Tendo em consideração a quantidade de projectos de mini-séries ou de “arcos” em que se inicia a história com um artista apelativo (no interior das escolhas típicas deste género de trabalho) e à última hora se muda para um outro nome, usualmente de qualidade inferior, se não mesmo péssima, o facto de se ter mantido Hitch é uma mais-valia em relação à coesão do projecto (claro que em detrimento de um ritmo mais célere de publicação, habitual nos comic books; para contraste, veja-se o que aconteceu recentemente com Age of Ultron, em que Hitch foi substituído no no. 6 por Brandon Peterson e Carlos Pacheco, ainda que se possa depois explicar-se isso por razões diegéticas). A arte de Hitch está nos seus trâmites habituais: um ancoramento particularmente feliz na nossa própria realidade, em termos da gravidade dos corpos, da exactidão e quotidianidade dos objectos, etc. Mais do que a sua capacidade de desenhar um homem feito de pedra ou uma mulher em chamas a combaterem, é fazê-lo num cenário plausível e naturalista, com automóveis, copos, computadores, relógios e t-shirts que são idênticas àquelas que encontramos no nosso mundo, tornando esse ancoramento (na ilusão do real) e esse desvio (a fantasia ficcional) em factores perfeitamente encaixados. Enfim, pensamos que Hitch é, com Frank Quitely, John Cassaday, Gary Frank ou Leinil Yu, um dos ápices do melhor que o mainstream produz nos nossos dias, ancorando no mais sólido dos naturalismos as efabulações do maravilhoso próprio ao género.
Do ponto de vista dos super-heróis propriamente ditos, esta hipótese de lavrar um novo “mundo” permite a Hitch e Ross fazerem o mais esperado (e divertido), que é criar toda uma série de variações de modelos já existentes, atirando à parede o barro de muitos super-poderes (dos “bonitos” aos “mutantes”, dos físicos aos psíquicos, dos nomes coloridos aos uniformes… uniformizados, etc.).

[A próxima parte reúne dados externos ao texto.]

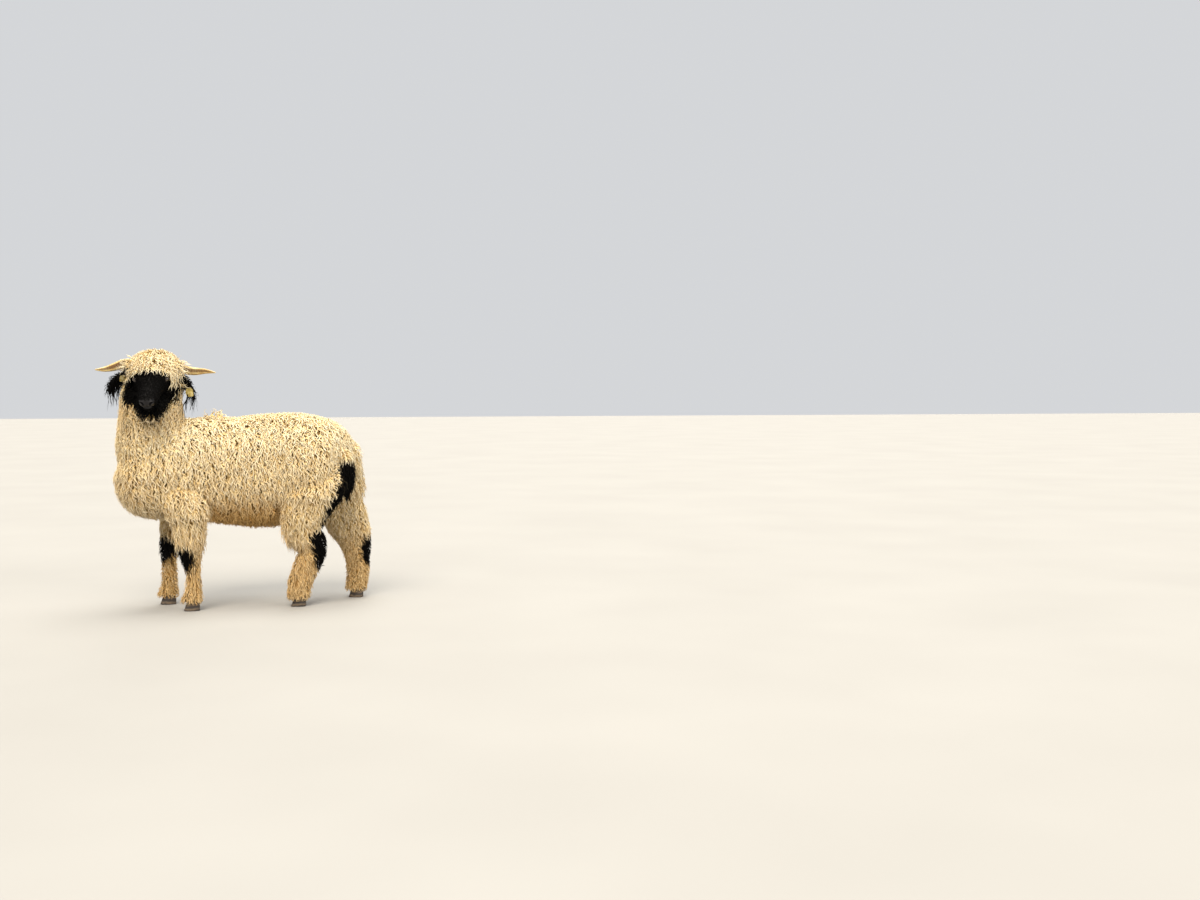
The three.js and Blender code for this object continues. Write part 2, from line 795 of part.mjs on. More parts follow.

As vinhetas pejadas de personagens em momentos “heróicos” (esta interpretação moral é sempre colocada em causa, claro) é o ambiente natural deste artista. De resto, tudo se encaixa nos modelos mais clássicos do género, quer em termos de relações quer em termos de acções (uma namorada ou a mãe ameaçadas, um irmão mais velho mais poderoso e que depois conta com o seu apoio, rebeldes enganados, antigos inimigos tornados aliados, e por aí fora). A composição também é, como se espera, da mais clássica das retóricas, no sentido em que é precisa no tipo de efeitos pretendidos, ora pausados e mundanos ora espectaculares e energéticos. O uso quase excessivo, em relação à média usual, de páginas duplas, nem sempre como splash pages, apenas sublinha mais essa mesma espectacularidade, mas não deixa de ser tudo empregue com pertinência. Talvez essa seja uma boa forma de sumariar America’s Got Powers, um “mainstream pertinente”?